Personal View site logo
Sound mixing, and matching tracks recorded in different ways
  • I'm finalizing a video project, and there's a big issue with our sound recordings.

    Here's the background. While shooting, we obviously got camera mike sound for all takes. But we'd rented and used a couple of shotgun mikes with a Tascam recorder for many scenes, and the sound we got from those is marvelous. Obviously, my question is about making the camera mike tracks sound a bit more like the fuller, shotgun-mike tracks. Or vice versa, if that's what's needed.

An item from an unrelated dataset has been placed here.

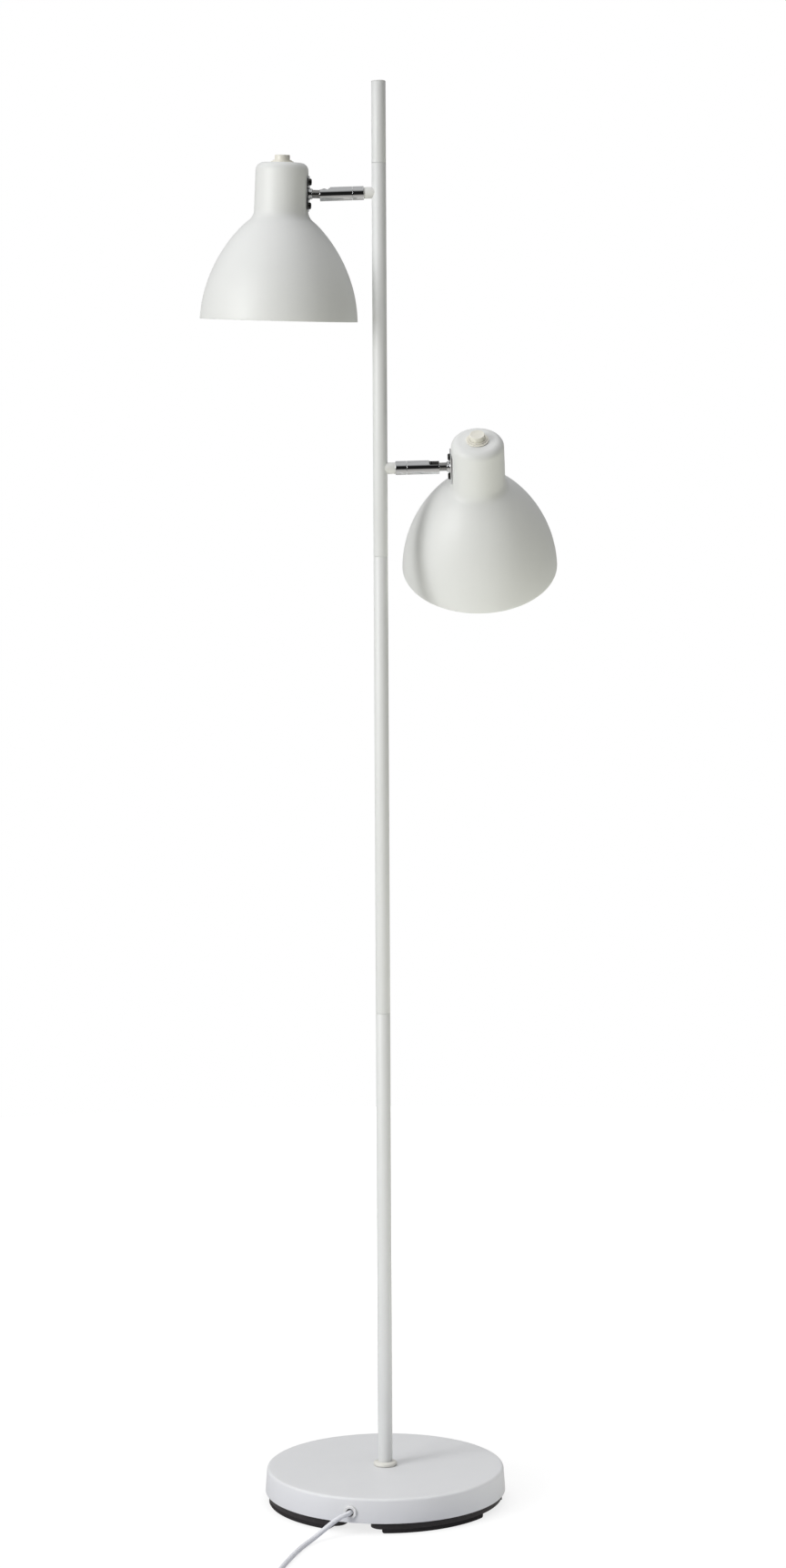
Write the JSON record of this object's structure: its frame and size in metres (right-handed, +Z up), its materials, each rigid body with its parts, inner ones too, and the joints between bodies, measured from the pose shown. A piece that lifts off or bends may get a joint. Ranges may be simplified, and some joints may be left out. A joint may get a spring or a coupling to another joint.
{
  "type": "two-headed floor lamp",
  "caption": "Floor lamp with bell shades on ball-jointed arms along a slim sectioned pole, standing on a round weighted base; each shade has a push button on its neck.",
  "frame": {"origin": "centre of the round base on the floor, under the pole's axis", "axes": "+Z up along the pole; +X towards the lower arm; -Y towards the viewer and the cord"},
  "size_m": [0.3765, 0.499, 1.48],
  "materials": {
    "base_cover": "satin white paint",
    "base_weight": "black cast weight, stone-filled",
    "foot_pads": "matte black foam rubber",
    "base_collar": "cream moulded plastic",
    "base_pipe": "zinc plated threaded pipe",
    "base_nut": "zinc plated nut and washer",
    "cord_grommet": "white moulded plastic",
    "cord_clamp": "black moulded plastic",
    "inner_lead": "white sleeved twin lead",
    "pole_lower": "satin white paint on steel tube",
    "pole_middle": "satin white paint on steel tube",
    "pole_upper": "satin white paint on steel tube",
    "pole_top": "satin white paint on steel tube",
    "pole_cap": "white moulded plastic",
    "pole_sockets": "tapped steel inserts",
    "pole_studs": "hollow steel studs",
    "upper_arm_anchor": "tapped steel plug",
    "upper_arm_pipe": "zinc plated threaded pipe",
    "upper_spacer": "cream moulded plastic",
    "upper_swivel_collar": "polished chrome",
    "upper_swivel_nut": "zinc plated round nut",
    "upper_barrel": "polished chrome",
    "upper_spring_washers": "spring steel",
    "upper_ball_seat": "natural plastic",
    "upper_ball_stud": "polished chrome",
    "upper_stud_nuts": "polished chrome",
    "upper_mount_plate": "polished chrome",
    "upper_plate_screws": "polished chrome",
    "upper_holder_bracket": "zinc plated sheet steel",
    "upper_shade": "satin white paint, inside and out",
    "upper_switch_body": "cream moulded plastic",
    "upper_ring_nut": "cream moulded plastic",
    "upper_button": "cream moulded plastic",
    "upper_lampholder": "white moulded plastic",
    "upper_socket_contacts": "brass screw shell and contact",
    "lower_arm_anchor": "tapped steel plug",
    "lower_arm_pipe": "zinc plated threaded pipe",
    "lower_spacer": "cream moulded plastic",
    "lower_swivel_collar": "polished chrome",
    "lower_swivel_nut": "zinc plated round nut",
    "lower_barrel": "polished chrome",
    "lower_spring_washers": "spring steel",
    "lower_ball_seat": "natural plastic",
    "lower_ball_stud": "polished chrome",
    "lower_stud_nuts": "polished chrome",
    "lower_mount_plate": "polished chrome",
    "lower_plate_screws": "polished chrome",
    "lower_holder_bracket": "zinc plated sheet steel",
    "lower_shade": "satin white paint, inside and out",
    "lower_switch_body": "cream moulded plastic",
    "lower_ring_nut": "cream moulded plastic",
    "lower_button": "cream moulded plastic",
    "lower_lampholder": "white moulded plastic",
    "lower_socket_contacts": "brass screw shell and contact",
    "cord": "white sheathed mains cord",
    "cord_coil": "white sheathed mains cord",
    "cord_tie": "black band",
    "plug_body": "white moulded plug",
    "plug_pins": "nickel plated pins"
  },
  "bodies": {
    "stand": {"base_cover": "base_cover", "base_weight": "base_weight", "foot_pads": "foot_pads", "base_collar": "base_collar", "base_pipe": "base_pipe", "base_nut": "base_nut", "cord_grommet": "cord_grommet", "cord_clamp": "cord_clamp", "inner_lead": "inner_lead", "pole_lower": "pole_lower", "pole_middle": "pole_middle", "pole_upper": "pole_upper", "pole_top": "pole_top", "pole_cap": "pole_cap", "pole_sockets": "pole_sockets", "pole_studs": "pole_studs", "upper_arm_anchor": "upper_arm_anchor", "upper_arm_pipe": "upper_arm_pipe", "upper_spacer": "upper_spacer", "upper_swivel_collar": "upper_swivel_collar", "upper_swivel_nut": "upper_swivel_nut", "lower_arm_anchor": "lower_arm_anchor", "lower_arm_pipe": "lower_arm_pipe", "lower_spacer": "lower_spacer", "lower_swivel_collar": "lower_swivel_collar", "lower_swivel_nut": "lower_swivel_nut", "cord": "cord", "cord_coil": "cord_coil", "cord_tie": "cord_tie", "plug_body": "plug_body", "plug_pins": "plug_pins"},
    "upper_barrel": {"upper_barrel": "upper_barrel", "upper_spring_washers": "upper_spring_washers", "upper_ball_seat": "upper_ball_seat"},
    "upper_ball": {"upper_ball_stud": "upper_ball_stud"},
    "upper_head": {"upper_stud_nuts": "upper_stud_nuts", "upper_mount_plate": "upper_mount_plate", "upper_plate_screws": "upper_plate_screws", "upper_holder_bracket": "upper_holder_bracket", "upper_shade": "upper_shade", "upper_switch_body": "upper_switch_body", "upper_ring_nut": "upper_ring_nut", "upper_lampholder": "upper_lampholder", "upper_socket_contacts": "upper_socket_contacts"},
    "upper_button": {"upper_button": "upper_button"},
    "lower_barrel": {"lower_barrel": "lower_barrel", "lower_spring_washers": "lower_spring_washers", "lower_ball_seat": "lower_ball_seat"},
    "lower_ball": {"lower_ball_stud": "lower_ball_stud"},
    "lower_head": {"lower_stud_nuts": "lower_stud_nuts", "lower_mount_plate": "lower_mount_plate", "lower_plate_screws": "lower_plate_screws", "lower_holder_bracket": "lower_holder_bracket", "lower_shade": "lower_shade", "lower_switch_body": "lower_switch_body", "lower_ring_nut": "lower_ring_nut", "lower_lampholder": "lower_lampholder", "lower_socket_contacts": "lower_socket_contacts"},
    "lower_button": {"lower_button": "lower_button"}
  },
  "joints": [
    {"name": "upper_swivel", "type": "hinge", "parent": "stand", "child": "upper_barrel", "pos_m": [-0.05718, 0, 1.3616], "axis": [-0.9996, 0, -0.0279], "range_deg": [-165, 165]},
    {"name": "upper_tilt", "type": "hinge", "parent": "upper_barrel", "child": "upper_ball", "pos_m": [-0.05718, 0, 1.3616], "axis": [0, 1, 0], "range_deg": [-4, 86]},
    {"name": "upper_spin", "type": "hinge", "parent": "upper_ball", "child": "upper_head", "pos_m": [-0.05718, 0, 1.3616], "axis": [-0.9975, 0.0609, 0.035], "range_deg": [-90, 90]},
    {"name": "upper_press", "type": "slide", "parent": "upper_head", "child": "upper_button", "axis": [-0.0299, 0.0821, -0.9962], "range_m": [0, 0.0025], "stiffness_N_per_m": 600, "springref_m": -0.001},
    {"name": "lower_swivel", "type": "hinge", "parent": "stand", "child": "lower_barrel", "pos_m": [0.05719, 0, 1.0763], "axis": [0.9998, 0, 0.0209], "range_deg": [-165, 165]},
    {"name": "lower_tilt", "type": "hinge", "parent": "lower_barrel", "child": "lower_ball", "pos_m": [0.05719, 0, 1.0763], "axis": [0.0078, -0.9272, -0.3745], "range_deg": [-4, 86]},
    {"name": "lower_spin", "type": "hinge", "parent": "lower_ball", "child": "lower_head", "pos_m": [0.05719, 0, 1.0763], "axis": [0.9994, 0, 0.0349], "range_deg": [-90, 90]},
    {"name": "lower_press", "type": "slide", "parent": "lower_head", "child": "lower_button", "axis": [0.0275, 0.6157, -0.7875], "range_m": [0, 0.0025], "stiffness_N_per_m": 600, "springref_m": -0.001}
  ]
}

    I'm not much of a sound person, so I'd have to understand the principles involved, and then learn to use the Premiere Pro or Audition tools to accomplish the job. Can anyone point me to some good tutorials that might help?

  • 37 Replies sorted by
  • The first part is balanced frequency response across the whole range with speakers/headphones that don't respond equally like pink noise. i.e. some speakers/headphones are stronger in bass or treble. I'm looking at you beats headphones :)

    As for loudness calibration, some people actually own a SPL meter but are recommended to lower its setting if in a small room. At that point, you might as well calibrate to theatre settings. The sonarworks also does loudness too, I forgot to mention that.

  • @hardimpact

    What is it about? Matching speakers to individual ears?

    Calibration is not about it.

  • I thought this would be useful for frugal filmmakers who don't own an audio editing studio or calibration equipment. . .Free DIY eq calibration and volume for audio editing.

    "Play a pink noise and apply graphic eq to just one channel(left or right, doesn't matter). Make all sliders zero except one one at time and write down the number where the sound matches the same apparent volume as the other speaker. Finally, play all freqs to set master gain against pink channel on other speaker because eq'ing changes volume."

    Example: If you compare a 20 band eq only one slider at a time, the pink noise of your left speaker will match the apparent volume of a single right speaker's freq. You can now model the freq response of poor headphones against a Sony MDL so they don't sound so tinny. Finally, with eq complete, you now can set comfortable talking level with pink noise -23db in os's volume control.

    this can also be applied to video players and even your web browser as a equalizer plugin. the professional way is sonarworks but its not free ;)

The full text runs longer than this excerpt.